#### [GIVEN DATA]
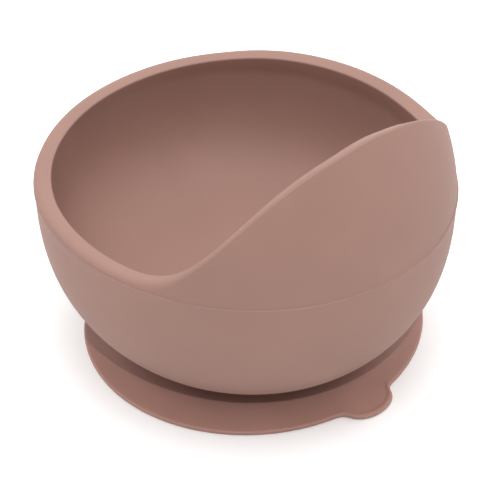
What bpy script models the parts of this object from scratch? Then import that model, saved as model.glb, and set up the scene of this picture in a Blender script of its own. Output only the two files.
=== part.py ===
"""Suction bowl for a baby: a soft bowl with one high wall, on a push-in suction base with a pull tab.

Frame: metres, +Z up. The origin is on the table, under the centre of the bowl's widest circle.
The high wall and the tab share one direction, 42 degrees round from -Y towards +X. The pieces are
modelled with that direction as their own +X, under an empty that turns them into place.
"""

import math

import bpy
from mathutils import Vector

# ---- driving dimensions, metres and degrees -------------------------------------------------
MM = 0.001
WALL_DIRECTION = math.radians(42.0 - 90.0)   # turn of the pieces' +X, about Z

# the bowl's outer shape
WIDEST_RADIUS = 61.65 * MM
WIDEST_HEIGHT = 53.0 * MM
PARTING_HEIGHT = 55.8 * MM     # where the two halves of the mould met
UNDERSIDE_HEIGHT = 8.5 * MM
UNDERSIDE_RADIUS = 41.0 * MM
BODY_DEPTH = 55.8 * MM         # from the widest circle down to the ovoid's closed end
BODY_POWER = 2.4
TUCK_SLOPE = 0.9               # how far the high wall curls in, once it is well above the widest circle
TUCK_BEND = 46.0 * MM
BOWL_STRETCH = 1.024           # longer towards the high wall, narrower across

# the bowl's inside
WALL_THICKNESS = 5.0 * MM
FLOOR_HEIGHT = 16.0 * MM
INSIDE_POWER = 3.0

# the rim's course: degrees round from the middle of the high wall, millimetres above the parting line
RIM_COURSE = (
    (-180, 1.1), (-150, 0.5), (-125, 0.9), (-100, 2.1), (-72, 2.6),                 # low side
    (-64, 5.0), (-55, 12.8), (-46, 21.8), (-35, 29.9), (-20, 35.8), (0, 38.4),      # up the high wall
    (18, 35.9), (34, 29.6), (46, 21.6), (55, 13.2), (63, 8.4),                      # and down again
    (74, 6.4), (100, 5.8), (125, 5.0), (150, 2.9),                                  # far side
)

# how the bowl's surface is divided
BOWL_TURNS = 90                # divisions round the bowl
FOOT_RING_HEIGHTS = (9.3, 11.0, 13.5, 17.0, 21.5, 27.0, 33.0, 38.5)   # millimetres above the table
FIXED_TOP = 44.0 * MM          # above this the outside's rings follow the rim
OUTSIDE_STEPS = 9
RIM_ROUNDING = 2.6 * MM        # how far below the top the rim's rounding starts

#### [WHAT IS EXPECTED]
Extract every line containing the string "that" from the data above.

#### [OUTPUT FOR THIS TASK]
What bpy script models the parts of this object from scratch? Then import that model, saved as model.glb, and set up the scene of this picture in a Blender script of its own. Output only the two files.
modelled with that direction as their own +X, under an empty that turns them into place.